Your average order value (AOV) measures how much a customer spends every time they make a purchase. 

This critical metric helps you identify buying behaviors. You can contribute a higher AOV to customers buying more expensive products or successful upselling and cross-selling strategies. 

Here’s how to measure AOV:

Total order value / number of orders

Pairing your AOV with CAC can help you determine the worth of a new customer. If you’re spending more to acquire them than they’re purchasing, then you might not be profitable. Also, take a look at your LTV for a big-picture view.

Why you should pay attention to AOV?

AOV is more than a result. It’s a lever that can be used for growth—and it might even be the secret to doubling your sales. 

There are two ways to increase your AOV: selling more products per order or selling more expensive products.
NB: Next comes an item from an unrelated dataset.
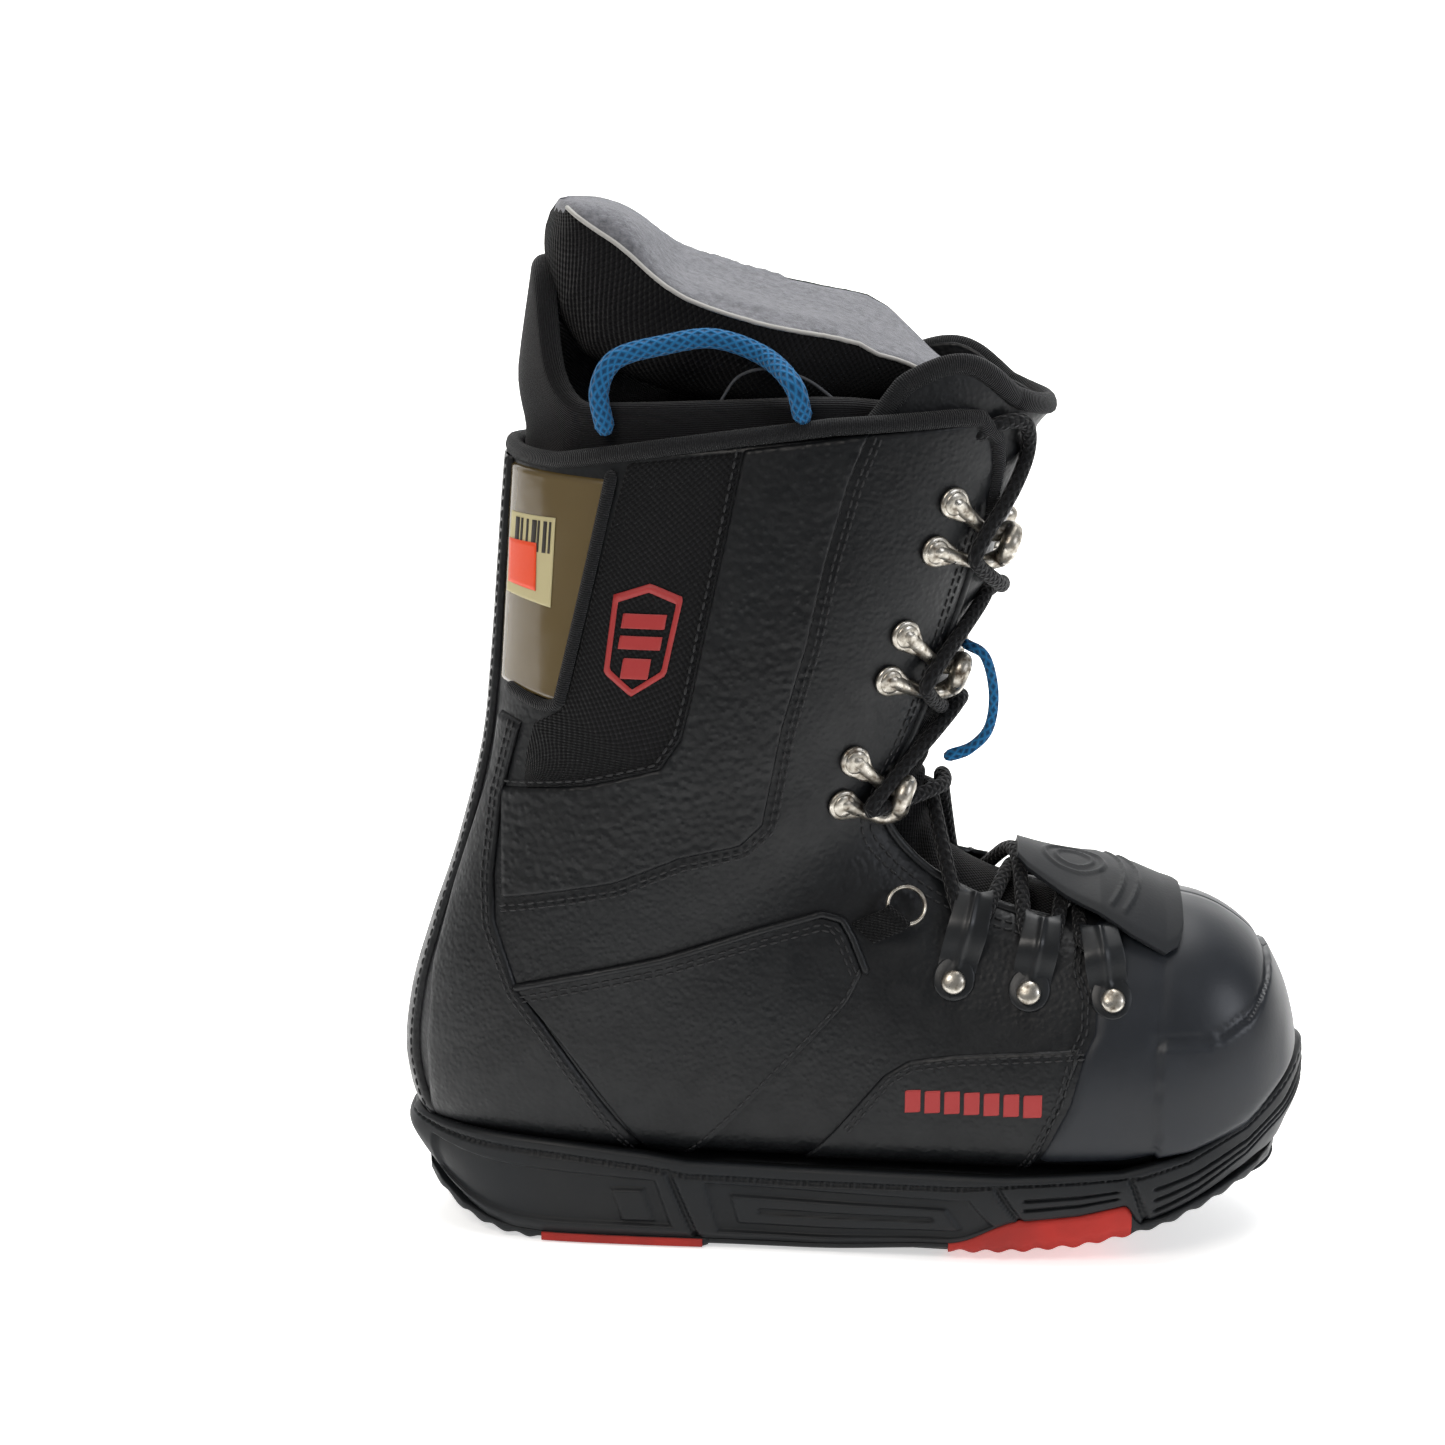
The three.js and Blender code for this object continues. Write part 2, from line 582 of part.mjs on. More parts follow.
function buildGuide(guide, side, label) {
  const matrix = surfaceFrame(guide.rivet, guide.end, side);
  const start = vec(0, 0, 0).applyMatrix4(matrix);
  const s = locate(guide.end[0], guide.end[1]);
  const reach = upper(s.v, s.angle, side, 0).sub(start).length();
  const strap = (out) => (i, j) => {
    const along = mix(-6, reach + 2.6, j);
    const step = clamp((along - reach * 0.3) / (reach * 0.5), 0, 1);
    const x = mix(guide.rivet[0], guide.end[0], along / reach);
    const z = mix(guide.rivet[1], guide.end[1], along / reach);
    const spotA = locate(x, z);
    const width = mix(6.6, 5.4, j);
    const centre = upper(spotA.v, spotA.angle, side, 0.6 + 6 * step * step * (3 - 2 * step) + out);
    const across = vec(0, 1, 0).transformDirection(matrix);
    return centre.addScaledVector(across, width * (2 * i - 1));
  };
  add(`lace_guide_${guide.name}_${label}`, sheet(3, 9, strap(1.8), strap(0)), 'plastic');
  const dome = new THREE.LatheGeometry(
    [[0, 0], [3.9, 0], [3.9, 0.6], [2.7, 1.7], [0, 2.1]].map(([r, h]) => new THREE.Vector2(r, h)),
    10,
  );
  dome.rotateX(Math.PI / 2);
  dome.translate(0, 0, 3.4);
  add(`guide_rivet_${guide.name}_${label}`, place(dome, matrix), 'metal');
}

function buildRing(side, label) {
  const s = locate(RING.x, RING.z);
  const centre = upper(s.v, s.angle, side, 5.2);
  const matrix = surfaceFrame([RING.x, RING.z], [RING.x + 5, RING.z + 5], side);
  const across = vec(1, 0, 0).transformDirection(matrix);
  const up = vec(0, 1, 0).transformDirection(matrix);
  add(`lace_ring_${label}`, wireRing(centre, across, up, 6.4, 0.9), 'metal');
}

// A strand of lace crosses the front from side to side, under every hook nose and guide.
function laceRoute(startSide, lift) {
  const stops = [...GUIDES.map((g) => g.end).reverse(), ...HOOKS.map((h) => h.nose)];
  const points = [];
  let side = startSide;
  stops.forEach((stop, k) => {
    const s = locate(stop[0], stop[1]);
    if (k > 0) {
      const before = locate(stops[k - 1][0], stops[k - 1][1]);
      const v = (s.v + before.v) / 2;
      points.push(upper(v, 180, side, lift));
    }
    points.push(upper(s.v - 0.12, s.angle, side, LACE_HEIGHT), upper(s.v + 0.12, s.angle, side, LACE_HEIGHT));
    side = -side;
  });
  return points;
}

function buildLaces() {
  add('lace_strand_a', cord(laceRoute(LATERAL, -0.9), LACE_RADIUS, 64, 6), 'fabric');
  add('lace_strand_b', cord(laceRoute(MEDIAL, 5.8), LACE_RADIUS, 64, 6), 'fabric');
}

// The rubber leaf over the lower laces, held at its rear edge.
function buildKeeper() {
  const line = [[57, 134.5], [72, 133.5], [88, 130.5], [102, 125.5], [112, 121]];
  const curve = new THREE.CatmullRomCurve3(line.map(([x, z]) => vec(x, 0, z)));
  const half = [[0, 12], [0.15, 16], [0.6, 23], [0.85, 22], [1, 15]];
  const at = (lift) => (i, j) => {
    const p = curve.getPointAt(j);
    const tangent = curve.getTangentAt(j);
    const s = mix(-1, 1, i);
    const normal = vec(-tangent.z, 0, tangent.x);
    return p.clone().addScaledVector(normal, lift - 3 * s * s).add(vec(0, table(half, j) * s, 0));
  };
  add('lace_keeper', sheet(7, 9, at(2.4), at(0)), 'rubber');
}

function buildLoops() {
  const foot = (x, z, out) => {
    const s = locate(x, z);
    return upper(s.v, s.angle, LATERAL, out);
  };
  const a = foot(-78, 290, 0.6);
  const b = foot(-16, 290, 0.6);
  const points = [
    a, vec(a.x + 1, a.y - 1, a.z + 9), vec(-68, a.y + 1, 307), vec(-52, a.y + 3, 312.5),
    vec(-34, a.y + 2, 308.5),
    vec(-21, b.y + 1, 300), vec(b.x, b.y, b.z),
  ];
  add('pull_loop', cord(points, 3.2, 22), 'blue');
  const hang = [
    vec(44, -12, 203), vec(50, -15, 196), vec(52, -17, 184), vec(47, -18, 172), vec(40, -17, 166),
  ];
  add('front_loop', cord(hang, 1.6, 12), 'blue');
}

buildSole();
buildUpper();
buildLiner();
for (const [side, label] of [[LATERAL, 'outer'], [MEDIAL, 'inner']]) {
  HOOKS.forEach((hook) => buildHook(hook, side, label));
  GUIDES.forEach((guide) => buildGuide(guide, side, label));
  buildRing(side, label);
}
buildLaces();
buildKeeper();
buildLoops();

export default boot;
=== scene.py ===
"""A right snowboard boot: leather shell, cupped rubber sole, wire lace hooks and a padded liner."""
import json
import math

import bpy
import numpy as np
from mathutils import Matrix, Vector
from mathutils.kdtree import KDTree

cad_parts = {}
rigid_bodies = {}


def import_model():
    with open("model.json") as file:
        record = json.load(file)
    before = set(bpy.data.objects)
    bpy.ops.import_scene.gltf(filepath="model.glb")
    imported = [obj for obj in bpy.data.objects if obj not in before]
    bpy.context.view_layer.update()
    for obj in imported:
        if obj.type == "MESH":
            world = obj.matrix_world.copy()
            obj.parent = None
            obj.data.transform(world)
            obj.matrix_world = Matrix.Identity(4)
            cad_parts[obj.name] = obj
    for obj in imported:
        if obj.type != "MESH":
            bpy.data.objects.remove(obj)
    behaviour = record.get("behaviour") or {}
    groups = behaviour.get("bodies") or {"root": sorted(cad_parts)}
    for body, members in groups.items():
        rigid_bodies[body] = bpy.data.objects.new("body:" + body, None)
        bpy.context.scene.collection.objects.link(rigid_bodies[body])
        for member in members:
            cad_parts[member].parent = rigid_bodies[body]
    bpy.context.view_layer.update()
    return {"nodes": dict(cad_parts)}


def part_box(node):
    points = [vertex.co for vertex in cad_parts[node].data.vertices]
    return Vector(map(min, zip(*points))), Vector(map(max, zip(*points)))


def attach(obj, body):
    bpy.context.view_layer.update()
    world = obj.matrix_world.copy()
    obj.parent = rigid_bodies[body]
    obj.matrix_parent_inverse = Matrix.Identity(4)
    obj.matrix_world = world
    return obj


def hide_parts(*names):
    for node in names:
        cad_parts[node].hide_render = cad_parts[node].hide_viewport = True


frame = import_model()

MM = 0.001
OUTER, INNER = -1.0, 1.0        # the side away from the other foot, and the side next to it
SIDES = ((OUTER, "outer"), (INNER, "inner"))
RIM = 21.0                      # station of the shell's top edge
SHELL_WALL = 3.0
LACE_RADIUS = 2.6

# Stations of the upper from the toe tip to the liner's back, in millimetres: the profile point on
# the top or front (x, z), the one on the sole or back (x, z), and the half widths outside and inside.
STATIONS = np.array([
    (152.5, 60, 151.5, 46, 7, 7), (151, 74, 148, 36, 21, 22), (147, 88, 142, 30, 32, 34),
    (138, 103, 131, 28, 42, 44), (122, 113.5, 115, 28, 49, 50), (100, 117.5, 92, 28, 52, 51.5),
    (78, 119.5, 66, 28, 52.5, 49.5), (60, 123.5, 38, 28, 50, 45.5), (44, 130, 8, 28, 47.5, 43.5),
    (32, 138, -28, 28, 46, 43), (25, 147, -70, 28, 45, 43.5), (22, 156, -115, 28.5, 44.5, 44),
    (23, 164, -145, 36, 44.5, 44.5), (25, 172, -154.2, 55, 45, 45), (28, 181, -152.5, 80, 45.5, 45.5),
    (31, 191, -145, 106, 46, 46), (36, 206, -135, 135, 47.5, 47.5), (42, 225, -126, 170, 49, 49),
    (48, 243, -122.5, 200, 50, 50), (54, 262, -120, 230, 50.5, 50.5), (59, 276, -118, 255, 51, 51),
    (63, 286, -116.5, 271, 51, 51), (66, 295, -115, 286, 50.5, 50.5), (68, 304, -112.5, 306, 49.5, 49.5),
    (70, 313, -109.5, 326, 48, 48), (72, 322, -107, 343, 46, 46),
], float)
LAST = len(STATIONS) - 1.0


# ---------- curves and surfaces ----------
def cubic(p, i, f):
    """The curve between points i + 1 and i + 2, at the share f: the cubic that meets both, with a slope
    at each of half the step between its two neighbours."""
    a, b, c, d = p[i], p[i + 1], p[i + 2], p[i + 3]
    return 0.5 * (2 * b + (c - a) * f + (2 * a - 5 * b + 4 * c - d) * f**2 + (3 * b - a - 3 * c + d) * f**3)


def smooth(points, count, closed=False):
    """A smooth curve through the points, returned as count points, evenly spaced along it."""
    p = np.asarray(points, float)
    if closed:
        p = np.vstack([p[-1], p, p[0], p[1]])
    else:
        p = np.vstack([2 * p[0] - p[1], p, 2 * p[-1] - p[-2]])
    k = np.linspace(0, len(p) - 3, 24 * (len(p) - 3) + 1)
    i = np.minimum(k.astype(int), len(p) - 4)
    return even(cubic(p, i, (k - i)[:, None]), count)


def even(points, count):
    """The same line with count points, evenly spaced along its length."""
    p = np.asarray(points, float)
    s = np.concatenate([[0], np.cumsum(np.linalg.norm(np.diff(p, axis=0), axis=1))])
    t = np.linspace(0, s[-1], count)
    return np.stack([np.interp(t, s, p[:, k]) for k in range(p.shape[1])], 1)


def _dense_stations():
    """The station table filled in by the smooth curve, 100 rows to a station."""
    p = np.vstack([STATIONS[0], STATIONS, STATIONS[-1]])
    k = np.linspace(0, LAST, int(LAST) * 100 + 1)
    i = np.minimum(k.astype(int), int(LAST) - 1)
    return k, cubic(p, i, (k - i)[:, None])


DENSE_KEY, DENSE = _dense_stations()


def station(v, column):
    return np.interp(v, DENSE_KEY, DENSE[:, column])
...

While inflation is already causing prices to reach a price ceiling, you can encourage customers to buy more products and services. Smart marketers are always thinking about ways to invest in a higher return. 

Here are some examples you can try to raise your AOV:

  • Offer bundled products
  • Upsell to a more premium product
  • Cross-sell products that pair well together
  • Offer graduated sales (10% for orders over $50, 15% for orders over $100, etc.)
  • Increase the total to qualify for free shipping
  • Sell add-ons like warranties, subscription refills, or priority services

Average order frequency (AOF)

Average order frequency (AOF) measures the average number of purchases each customer makes in a given period of time. Tracking your AOF helps you identify purchase behaviors and measure customer loyalty. How frequently are customers buying? Once a month? Once a quarter? This can also help you make buying decisions and prevent over or understocking.
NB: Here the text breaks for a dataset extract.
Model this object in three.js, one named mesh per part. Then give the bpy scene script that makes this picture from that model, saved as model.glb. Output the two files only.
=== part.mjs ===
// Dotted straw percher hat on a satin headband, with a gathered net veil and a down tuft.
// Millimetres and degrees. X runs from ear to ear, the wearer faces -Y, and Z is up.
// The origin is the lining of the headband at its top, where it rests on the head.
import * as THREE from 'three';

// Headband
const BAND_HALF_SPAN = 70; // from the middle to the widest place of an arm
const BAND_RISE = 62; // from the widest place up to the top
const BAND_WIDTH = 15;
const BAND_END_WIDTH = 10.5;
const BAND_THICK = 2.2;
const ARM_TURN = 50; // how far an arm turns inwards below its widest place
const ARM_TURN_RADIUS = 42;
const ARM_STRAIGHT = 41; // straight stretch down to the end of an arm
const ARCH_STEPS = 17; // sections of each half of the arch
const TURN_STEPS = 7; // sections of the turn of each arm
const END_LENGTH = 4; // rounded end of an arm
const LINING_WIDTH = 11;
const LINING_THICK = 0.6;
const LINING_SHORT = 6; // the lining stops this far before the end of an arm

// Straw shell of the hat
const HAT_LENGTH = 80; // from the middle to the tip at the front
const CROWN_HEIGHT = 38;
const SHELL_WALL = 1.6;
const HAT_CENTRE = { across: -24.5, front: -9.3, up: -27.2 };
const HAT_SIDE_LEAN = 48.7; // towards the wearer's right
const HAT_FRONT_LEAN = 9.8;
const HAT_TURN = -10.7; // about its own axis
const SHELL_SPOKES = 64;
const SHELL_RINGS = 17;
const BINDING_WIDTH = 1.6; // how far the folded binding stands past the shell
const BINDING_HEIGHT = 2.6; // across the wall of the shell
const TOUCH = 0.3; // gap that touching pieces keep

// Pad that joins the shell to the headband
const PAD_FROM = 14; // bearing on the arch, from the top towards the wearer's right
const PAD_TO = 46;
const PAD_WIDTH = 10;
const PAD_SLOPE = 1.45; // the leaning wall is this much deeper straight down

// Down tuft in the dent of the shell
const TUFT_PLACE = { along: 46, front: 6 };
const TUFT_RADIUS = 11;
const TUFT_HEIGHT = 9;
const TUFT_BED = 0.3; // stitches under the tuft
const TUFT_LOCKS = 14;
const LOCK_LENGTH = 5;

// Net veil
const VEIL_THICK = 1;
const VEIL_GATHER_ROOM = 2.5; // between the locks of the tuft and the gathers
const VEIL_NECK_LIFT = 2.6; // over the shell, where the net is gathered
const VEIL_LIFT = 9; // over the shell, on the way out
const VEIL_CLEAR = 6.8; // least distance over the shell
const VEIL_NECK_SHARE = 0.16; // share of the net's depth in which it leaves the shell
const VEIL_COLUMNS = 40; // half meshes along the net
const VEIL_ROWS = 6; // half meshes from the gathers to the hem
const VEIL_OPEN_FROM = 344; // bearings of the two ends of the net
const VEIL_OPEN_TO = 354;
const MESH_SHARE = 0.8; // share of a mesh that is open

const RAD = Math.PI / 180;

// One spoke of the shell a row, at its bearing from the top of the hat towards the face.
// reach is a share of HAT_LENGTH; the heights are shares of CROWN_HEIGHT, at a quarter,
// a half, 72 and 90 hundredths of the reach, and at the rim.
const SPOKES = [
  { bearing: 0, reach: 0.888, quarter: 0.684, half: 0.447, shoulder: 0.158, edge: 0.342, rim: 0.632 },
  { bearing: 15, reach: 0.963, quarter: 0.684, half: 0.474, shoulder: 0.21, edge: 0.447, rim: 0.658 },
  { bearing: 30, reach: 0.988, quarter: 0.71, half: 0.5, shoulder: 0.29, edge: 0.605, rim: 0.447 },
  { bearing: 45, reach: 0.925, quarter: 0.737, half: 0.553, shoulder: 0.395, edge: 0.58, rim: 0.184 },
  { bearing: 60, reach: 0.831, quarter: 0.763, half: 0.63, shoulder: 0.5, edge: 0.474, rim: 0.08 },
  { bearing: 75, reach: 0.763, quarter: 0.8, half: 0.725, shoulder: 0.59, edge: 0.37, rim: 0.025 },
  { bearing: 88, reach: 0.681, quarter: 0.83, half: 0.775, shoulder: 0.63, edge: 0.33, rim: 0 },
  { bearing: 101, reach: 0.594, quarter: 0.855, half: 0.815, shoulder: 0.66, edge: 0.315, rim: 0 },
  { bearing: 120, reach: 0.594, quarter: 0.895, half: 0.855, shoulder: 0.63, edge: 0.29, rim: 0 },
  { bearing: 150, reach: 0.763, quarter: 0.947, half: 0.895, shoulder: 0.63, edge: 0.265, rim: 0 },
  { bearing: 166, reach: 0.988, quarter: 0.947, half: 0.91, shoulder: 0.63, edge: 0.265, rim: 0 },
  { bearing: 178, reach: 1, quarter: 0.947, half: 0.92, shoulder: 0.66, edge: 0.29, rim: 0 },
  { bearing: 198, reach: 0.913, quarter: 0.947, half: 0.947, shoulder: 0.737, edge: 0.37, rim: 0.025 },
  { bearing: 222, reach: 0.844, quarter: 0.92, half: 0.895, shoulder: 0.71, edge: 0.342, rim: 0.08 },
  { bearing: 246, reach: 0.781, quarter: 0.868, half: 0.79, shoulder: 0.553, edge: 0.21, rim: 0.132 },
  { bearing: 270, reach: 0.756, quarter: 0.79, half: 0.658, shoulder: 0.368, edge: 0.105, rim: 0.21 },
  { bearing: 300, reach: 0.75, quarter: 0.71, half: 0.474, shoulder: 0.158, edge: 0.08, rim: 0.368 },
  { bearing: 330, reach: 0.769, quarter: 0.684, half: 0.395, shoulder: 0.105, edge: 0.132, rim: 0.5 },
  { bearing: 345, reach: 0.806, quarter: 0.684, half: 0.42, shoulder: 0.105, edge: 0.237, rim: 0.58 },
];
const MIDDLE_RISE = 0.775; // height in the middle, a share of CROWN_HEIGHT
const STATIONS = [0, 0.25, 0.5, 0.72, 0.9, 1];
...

Here’s how to calculate AOF:

Number of orders / number of unique customers

AOF is an excellent metric for tracking orders over a long period of time, but other metrics like AOV may be more helpful for short-term insights. 

What makes AOF worth your time?

AOF represents your repeat purchaser—AKA your most valuable customers. This Harvard Business School study shows that a 5% lift in customer retention rate can mean a 25% to 95% increase in your profit. Measuring your AOF will help you gauge how well your retention strategies are working (if you have them). 

If you haven’t implemented any retention strategies, measuring this metric along with your overall revenue will make it clear why you need them. 

To boost your AOF, focus on improving the overall customer experience and your marketing efforts. Retention is all about creating personalized experiences for your customers, and then reminding them with timely (and still personalized) marketing messages to nudge them to make a purchase.

Marketing efficiency ratio (MER)

Marketing efficiency ratio (MER), sometimes called media efficiency ratio, calculates how well a marketing campaign or your marketing efforts as a whole perform. This holistic number takes a wide view, looking at total spend and total revenue during a given period.

Calculate MER with this equation:

Total revenue / total marketing spend

The higher your MER, the better off you are. Anything 3.0 and over is generally considered good, similar to the CAC: LTV ratio. But it’s tough to benchmark in the ecommerce industry since it’s influenced by many factors. That doesn’t mean it’s not a critical internal metric.

Why MER matters

Since MER is an easy way to gauge marketing success, it’s particularly effective when used for tracking marketing campaigns over time. 

It’s also helpful in forecasting and projections. If you know you have a 4.0 MER, and you’re trying to reach 10 million next year, you can calculate a starting budget of $2.5 million.  

And there you have it—DTC terms decoded. Now, you can confidently navigate the world of ecommerce metrics. And remember: when in doubt, there’s probably an acronym for that.